Exercise objective
Below are entries. Pull out all lines containing "this".
══ Data excerpts ══
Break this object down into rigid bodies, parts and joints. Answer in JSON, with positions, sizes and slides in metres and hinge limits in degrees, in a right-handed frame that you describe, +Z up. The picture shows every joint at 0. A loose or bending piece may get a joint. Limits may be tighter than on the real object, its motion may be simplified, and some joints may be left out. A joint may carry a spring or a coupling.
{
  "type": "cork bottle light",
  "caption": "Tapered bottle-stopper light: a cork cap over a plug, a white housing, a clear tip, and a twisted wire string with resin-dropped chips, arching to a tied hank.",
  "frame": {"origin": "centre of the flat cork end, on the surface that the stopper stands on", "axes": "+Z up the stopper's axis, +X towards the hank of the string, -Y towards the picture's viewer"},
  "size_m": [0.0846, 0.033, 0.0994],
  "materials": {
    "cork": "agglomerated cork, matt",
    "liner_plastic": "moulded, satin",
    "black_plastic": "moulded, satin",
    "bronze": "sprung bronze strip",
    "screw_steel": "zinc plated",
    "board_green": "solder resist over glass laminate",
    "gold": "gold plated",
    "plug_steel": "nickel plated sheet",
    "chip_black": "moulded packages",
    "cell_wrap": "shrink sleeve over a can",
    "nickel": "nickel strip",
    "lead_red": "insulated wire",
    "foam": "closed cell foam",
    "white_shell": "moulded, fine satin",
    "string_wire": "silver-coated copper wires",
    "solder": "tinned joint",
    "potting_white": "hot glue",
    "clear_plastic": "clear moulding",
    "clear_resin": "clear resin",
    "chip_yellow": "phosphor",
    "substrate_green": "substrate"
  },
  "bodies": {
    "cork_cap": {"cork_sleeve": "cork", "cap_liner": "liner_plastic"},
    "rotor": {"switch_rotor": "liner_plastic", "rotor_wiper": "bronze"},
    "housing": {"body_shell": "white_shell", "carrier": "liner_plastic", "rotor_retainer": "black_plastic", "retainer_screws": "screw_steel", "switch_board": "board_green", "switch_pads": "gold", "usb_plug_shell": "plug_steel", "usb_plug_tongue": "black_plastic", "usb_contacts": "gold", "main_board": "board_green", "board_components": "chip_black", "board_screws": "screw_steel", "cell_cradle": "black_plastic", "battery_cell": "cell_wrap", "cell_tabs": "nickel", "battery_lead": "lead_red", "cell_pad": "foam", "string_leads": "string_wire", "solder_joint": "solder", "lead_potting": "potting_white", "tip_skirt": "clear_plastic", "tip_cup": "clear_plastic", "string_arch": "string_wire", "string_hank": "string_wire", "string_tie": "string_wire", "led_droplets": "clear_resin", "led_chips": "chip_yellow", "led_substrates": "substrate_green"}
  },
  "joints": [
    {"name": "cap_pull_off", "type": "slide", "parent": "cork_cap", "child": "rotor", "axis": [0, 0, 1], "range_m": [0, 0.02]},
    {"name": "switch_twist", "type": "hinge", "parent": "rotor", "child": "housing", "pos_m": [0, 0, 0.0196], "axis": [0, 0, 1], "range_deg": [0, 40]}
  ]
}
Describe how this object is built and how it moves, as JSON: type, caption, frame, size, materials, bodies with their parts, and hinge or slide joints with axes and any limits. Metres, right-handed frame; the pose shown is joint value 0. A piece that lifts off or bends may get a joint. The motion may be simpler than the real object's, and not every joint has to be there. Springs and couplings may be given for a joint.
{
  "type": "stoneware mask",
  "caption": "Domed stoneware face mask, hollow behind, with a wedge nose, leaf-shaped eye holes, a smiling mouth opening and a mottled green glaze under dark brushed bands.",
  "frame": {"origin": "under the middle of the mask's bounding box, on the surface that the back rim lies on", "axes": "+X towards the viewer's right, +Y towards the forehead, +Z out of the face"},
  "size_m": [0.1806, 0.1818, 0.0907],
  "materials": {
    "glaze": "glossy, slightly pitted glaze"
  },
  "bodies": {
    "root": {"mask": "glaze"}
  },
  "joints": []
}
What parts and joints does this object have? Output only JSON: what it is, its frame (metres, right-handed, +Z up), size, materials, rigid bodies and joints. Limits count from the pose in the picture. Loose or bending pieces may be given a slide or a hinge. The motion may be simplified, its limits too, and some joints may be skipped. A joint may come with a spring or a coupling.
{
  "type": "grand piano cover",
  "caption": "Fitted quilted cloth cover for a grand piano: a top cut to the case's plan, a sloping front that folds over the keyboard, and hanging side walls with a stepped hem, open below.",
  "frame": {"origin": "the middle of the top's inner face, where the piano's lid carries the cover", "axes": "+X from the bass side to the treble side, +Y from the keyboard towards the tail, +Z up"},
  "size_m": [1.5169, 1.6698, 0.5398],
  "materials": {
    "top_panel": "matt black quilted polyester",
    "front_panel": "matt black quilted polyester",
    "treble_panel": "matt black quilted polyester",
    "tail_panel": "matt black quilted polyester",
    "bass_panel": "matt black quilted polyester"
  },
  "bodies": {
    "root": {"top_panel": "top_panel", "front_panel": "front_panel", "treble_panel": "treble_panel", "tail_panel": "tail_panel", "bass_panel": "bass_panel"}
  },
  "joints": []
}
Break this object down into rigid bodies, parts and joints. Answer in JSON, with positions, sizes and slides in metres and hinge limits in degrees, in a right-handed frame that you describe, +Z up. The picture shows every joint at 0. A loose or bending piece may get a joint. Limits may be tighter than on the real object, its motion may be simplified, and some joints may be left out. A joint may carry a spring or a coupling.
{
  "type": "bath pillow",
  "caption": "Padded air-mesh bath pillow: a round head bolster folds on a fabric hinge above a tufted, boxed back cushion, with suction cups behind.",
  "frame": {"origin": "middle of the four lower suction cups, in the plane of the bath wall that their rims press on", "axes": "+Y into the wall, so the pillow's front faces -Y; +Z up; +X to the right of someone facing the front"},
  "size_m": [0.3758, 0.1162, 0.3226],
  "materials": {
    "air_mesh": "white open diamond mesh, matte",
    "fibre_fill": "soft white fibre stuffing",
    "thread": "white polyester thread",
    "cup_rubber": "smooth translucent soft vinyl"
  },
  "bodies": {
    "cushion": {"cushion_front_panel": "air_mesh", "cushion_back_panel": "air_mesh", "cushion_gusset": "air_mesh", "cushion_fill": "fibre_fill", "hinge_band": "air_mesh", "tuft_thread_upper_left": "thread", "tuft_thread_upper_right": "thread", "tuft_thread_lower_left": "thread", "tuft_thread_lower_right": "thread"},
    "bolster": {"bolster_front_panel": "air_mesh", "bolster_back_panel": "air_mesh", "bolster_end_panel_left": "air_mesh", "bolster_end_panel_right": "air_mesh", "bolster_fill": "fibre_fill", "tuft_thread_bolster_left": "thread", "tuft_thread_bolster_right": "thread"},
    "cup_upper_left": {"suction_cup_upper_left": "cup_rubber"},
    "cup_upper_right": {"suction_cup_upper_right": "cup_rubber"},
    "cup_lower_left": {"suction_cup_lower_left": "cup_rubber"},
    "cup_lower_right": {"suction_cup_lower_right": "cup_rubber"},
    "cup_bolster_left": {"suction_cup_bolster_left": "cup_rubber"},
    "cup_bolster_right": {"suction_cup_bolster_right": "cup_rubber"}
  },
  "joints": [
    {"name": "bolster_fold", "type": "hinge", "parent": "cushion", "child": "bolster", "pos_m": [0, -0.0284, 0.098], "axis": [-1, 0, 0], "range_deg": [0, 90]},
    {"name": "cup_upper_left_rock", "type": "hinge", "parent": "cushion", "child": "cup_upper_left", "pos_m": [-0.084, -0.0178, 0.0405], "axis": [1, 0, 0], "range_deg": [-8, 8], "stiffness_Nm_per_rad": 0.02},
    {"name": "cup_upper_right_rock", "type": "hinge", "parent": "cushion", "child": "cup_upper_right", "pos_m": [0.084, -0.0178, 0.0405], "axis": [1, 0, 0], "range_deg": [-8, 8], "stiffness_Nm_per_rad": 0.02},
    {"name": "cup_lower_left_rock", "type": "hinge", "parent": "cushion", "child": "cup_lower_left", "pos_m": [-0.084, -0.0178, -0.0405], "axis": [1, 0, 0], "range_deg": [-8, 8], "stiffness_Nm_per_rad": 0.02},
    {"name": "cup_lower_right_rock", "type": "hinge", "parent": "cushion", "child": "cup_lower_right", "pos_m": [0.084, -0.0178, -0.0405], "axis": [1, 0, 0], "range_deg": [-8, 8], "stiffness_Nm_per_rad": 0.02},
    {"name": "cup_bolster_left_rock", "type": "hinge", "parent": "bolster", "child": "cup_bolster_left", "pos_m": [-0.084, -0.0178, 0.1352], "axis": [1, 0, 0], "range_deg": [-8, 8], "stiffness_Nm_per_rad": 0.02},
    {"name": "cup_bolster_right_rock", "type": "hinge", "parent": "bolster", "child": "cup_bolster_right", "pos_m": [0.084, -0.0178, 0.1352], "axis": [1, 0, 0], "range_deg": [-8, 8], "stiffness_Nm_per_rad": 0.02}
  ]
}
═══
Written answer
Break this object down into rigid bodies, parts and joints. Answer in JSON, with positions, sizes and slides in metres and hinge limits in degrees, in a right-handed frame that you describe, +Z up. The picture shows every joint at 0. A loose or bending piece may get a joint. Limits may be tighter than on the real object, its motion may be simplified, and some joints may be left out. A joint may carry a spring or a coupling.
Describe how this object is built and how it moves, as JSON: type, caption, frame, size, materials, bodies with their parts, and hinge or slide joints with axes and any limits. Metres, right-handed frame; the pose shown is joint value 0. A piece that lifts off or bends may get a joint. The motion may be simpler than the real object's, and not every joint has to be there. Springs and couplings may be given for a joint.
What parts and joints does this object have? Output only JSON: what it is, its frame (metres, right-handed, +Z up), size, materials, rigid bodies and joints. Limits count from the pose in the picture. Loose or bending pieces may be given a slide or a hinge. The motion may be simplified, its limits too, and some joints may be skipped. A joint may come with a spring or a coupling.
Break this object down into rigid bodies, parts and joints. Answer in JSON, with positions, sizes and slides in metres and hinge limits in degrees, in a right-handed frame that you describe, +Z up. The picture shows every joint at 0. A loose or bending piece may get a joint. Limits may be tighter than on the real object, its motion may be simplified, and some joints may be left out. A joint may carry a spring or a coupling.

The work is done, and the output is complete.